Trusted aides on the take
Malacañang Palace immediately reacted by asking Cruz to name names. “We encourage the prelate to report the anomalies he knows about so that these can be investigated and those found guilty will be punished,” said Presidential Communications and Operations Secretary Herminio Coloma. Initially, Cruz responded that he would identify the two aides in the proper forum. Meanwhile, his group, Krusadang Bayan Laban sa Jueteng, was busy collecting more information about them. He further said that the two officials’ names surfaced in recent field reports submitted to him by his organization’s network in the 86 dioceses in the country.

However, a day later Cruz retracted his offer to provide evidence because he was afraid that his witnesses would get hurt or killed like what happened to jueteng whistle-blower Wilfredo “Boy” Mayor who was murdered earlier this year. He also said that he has been receiving death threats since he exposed the jueteng payola. One was sent by mail which contained a message in big bold letters: “SHUT UP.”

Cruz said that the only clue that he would provide at this time — for his own safety — is that the two trusted officials of P-Noy are male; one of them has been in government for a “long time” and the other was relatively new. The other five officials are in the “lower echelon.”

DILG Undersecretary approached Last September 13, DILG Undersecretary Rico E. Puno disclosed that he was approached by “emissaries” of the jueteng lords about “payoffs.” “Some of them are retired policemen. Some of them are politicians. Some of them are even friends. Some of them are even relatives who approached me,” Puno said. But he said that he declined to meet with them.

Puno also said that Cruz promised him a list of government officials receiving jueteng payola or involved in protecting the jueteng lords. He noted that that if there was evidence against these officials, the government would file a case against them.

However, P-Noy wasn’t totally sold to Cruz’s allegations. He said that if anyone of his officials accepted jueteng payola, he would see to it that they would face heavy penalties. But he also said that he heard that some people involved in the numbers game were dropping the names of his officials. When he was asked whether he believes that Cruz was misinformed, P-Noy said that he did not know the “quality of information” that was provided by Cruz.

Jueteng is not a priority
P-Noy, who campaigned on a slogan, “Kung walang corrupt, walang mahirap” (No corruption, no poverty), was gung-ho on eradicating jueteng when he assumed office. In fact, when his new DILG Secretary Robredo took over, P-Noy issued “marching orders” to stop jueteng. But in a sudden change of plans, P-Noy announced the following day that jueteng was not a priority in his administration. Robredo later acknowledged that his “new assignment” was to concentrate on local government while DILG Undersecretary Rico E. Puno — P-Noy’s long-time friend whom he appointed several days before Robredo — was given direct and sole jurisdiction over the PNP. In essence, DILG was split into two: local government under Robredo and security under Puno. Makes one wonder if Robredo was deliberately taken out of the loop on police matters.
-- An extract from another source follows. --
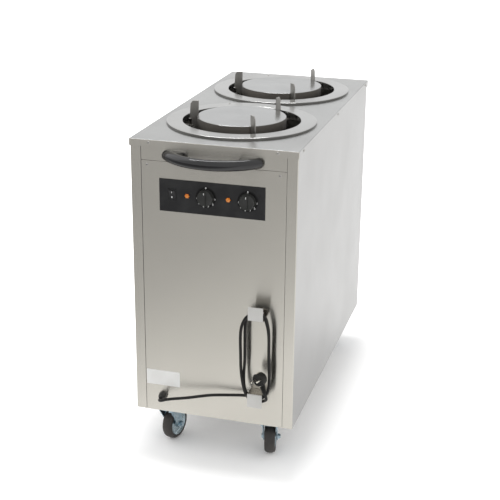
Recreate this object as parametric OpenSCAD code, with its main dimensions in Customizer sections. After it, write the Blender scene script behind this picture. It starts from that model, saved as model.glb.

Recently, there were reports that Robredo was on his way out. The buzz going around was that Verzosa, who retired on September 14, was a leading candidate to replace Robredo. However, with Verzosa’s controversial “disappearance” during the Luneta hostage crisis, P-Noy announced the other day that Verzosa will not take over DILG but would most likely be appointed to a non-Secretary post.

In an earlier article, Cruz claimed that jueteng protectors who are holding key positions in P-Noy’s administration are leading the calls for Robredo’s resignation. He said that the plotters are using the Luneta hostage crisis as the reason for Robredo to resign, holding him responsible for bloodbath that resulted from the botched rescue attempt by the Manila Police. But Robredo has no responsibility over police matters, Puno has. Shouldn’t Puno be the one who should resign then?

It is interesting to note that a Liberal Party stalwart revealed that even before P-Noy assumed the presidency, there was already an “arrangement” for Verzosa to serve as DILG secretary. However, due to the public pressure to appoint Robredo, P-Noy gave in. But according to that LP official, compromise was reached for P-Noy to bring in Puno to oversee PNP operations.

Red flag
The red flag is up: it seems that corruption is creeping back… or perhaps, it never left. As I said before, corruption is like weed: if you don’t kill it, it will grow and spread rapidly until the entire landscape is full of weed.

It is common knowledge that for jueteng to thrive, it needs the protection of the PNP. For as long as the PNP protects the jueteng lords, nobody could touch them — not even the DILG Secretary.

With the retirement of Verzosa as PNP Chief, P-Noy has an opportunity to clean up the PNP and appoint a person who is committed to stop jueteng. In regard to DILG Secretary Jesse Robredo, P-Noy should put the PNP directly under the authority of Robredo. As for DILG Undersecretary Rico E. Puno, he should work “under” the DILG Secretary subject to his authority.

P-Noy has a grand opportunity to prove to the people that he will not betray his covenant to eradicate corruption, stop jueteng, and end poverty. He made his pledge in the name of his parents, the martyr Ninoy Aquino and the icon of democracy Cory Aquino. Ninoy was immortalized by his words: “The Filipino is worth dying for.” I fervently hope that P-Noy would find the moral strength — and will power — to prove that Ninoy did not die in vain. P-Noy can effectively stop corruption because his 90 million “bosses” are behind him.

Mr. President, it’s time to get your act together, don’t let your people down.